What to Do Before You Trade Vehicles During Active FR-44 Filing

Request a pre-swap quote from your current carrier 30–45 days before you plan to trade vehicles. Provide the exact year, make, model, VIN, and estimated purchase price of the replacement vehicle. Ask for a written quote showing the monthly premium for months remaining in your current term and the first renewal term after the swap. This quote is non-binding but gives you a floor expectation. Compare that quote against quotes from at least two other non-standard carriers willing to file FR-44 in Florida. Not all non-standard carriers accept mid-period transfers, but Bristol West, Direct Auto, and Acceptance will quote mid-compliance customers if you're current on payments and have no lapses in the past 12 months.

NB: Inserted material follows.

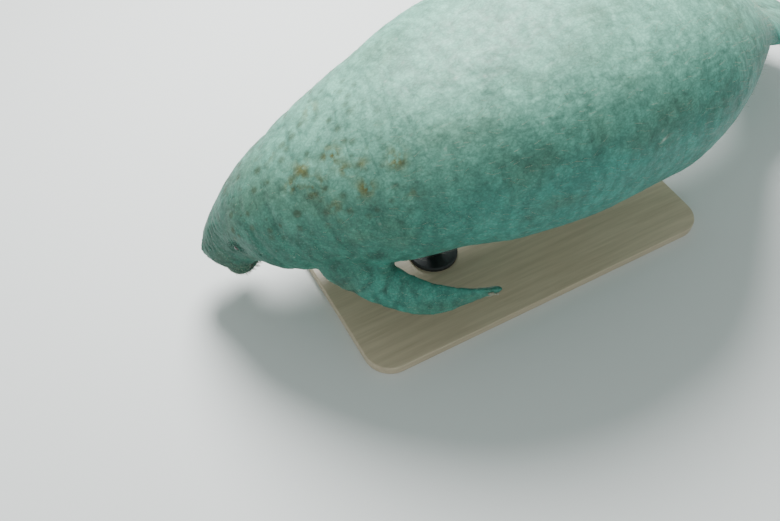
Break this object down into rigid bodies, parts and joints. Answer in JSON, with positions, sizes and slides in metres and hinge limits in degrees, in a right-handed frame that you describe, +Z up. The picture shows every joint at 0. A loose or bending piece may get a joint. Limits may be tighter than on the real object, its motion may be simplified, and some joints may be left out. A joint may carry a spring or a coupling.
{
  "type": "manatee",
  "caption": "Life-size manatee, head lowered to graze, back arched and tail drooping, held over a flat base by short rods under its belly.",
  "frame": {"origin": "on the floor, at the centre of the display base's underside", "axes": "+Z up; +X from the head towards the tail fluke, along the base's length; the animal's left flank faces -Y"},
  "size_m": [2.7067, 1.0391, 1.0251],
  "materials": {
    "skin": "damp, wrinkled slate-grey hide",
    "eye": "glossy dark brown",
    "nail_horn": "dull horn",
    "stand_steel": "satin charcoal paint",
    "base_board": "satin pale lacquer"
  },
  "bodies": {
    "root": {"head": "skin", "lower_jaw": "skin", "eye_left": "eye", "eye_right": "eye", "neck": "skin", "chest": "skin", "belly": "skin", "loin": "skin", "tail_stock": "skin", "tail_fluke": "skin", "flipper_left_arm": "skin", "flipper_left_hand": "skin", "nail_left_1": "nail_horn", "nail_left_2": "nail_horn", "nail_left_3": "nail_horn", "flipper_right_arm": "skin", "flipper_right_hand": "skin", "nail_right_1": "nail_horn", "nail_right_2": "nail_horn", "nail_right_3": "nail_horn", "stand_base": "base_board", "stand_saddle_front": "stand_steel", "stand_rod_front": "stand_steel", "stand_saddle_rear": "stand_steel", "stand_rod_rear": "stand_steel"}
  },
  "joints": []
}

Switching carriers mid-period requires your new carrier to file FR-44 with the Florida DMV within 10 days of binding, and your old carrier to maintain filing until the new carrier's filing is confirmed. Coordinate the transfer carefully to avoid any gap that would trigger an SR-26 lapse notice. If the mid-swap premium increase exceeds your budget, delay the vehicle purchase until you're within 90 days of your FR-44 release date if possible. Carriers sometimes offer reduced surcharges in the final 6 months of your filing period, and a vehicle purchased 3 months before release will carry standard-market pricing at your first renewal after FR-44 removal. For drivers who cannot delay, consider purchasing a lower-value vehicle that minimizes comprehensive and collision premiums, then trading up after your filing period ends.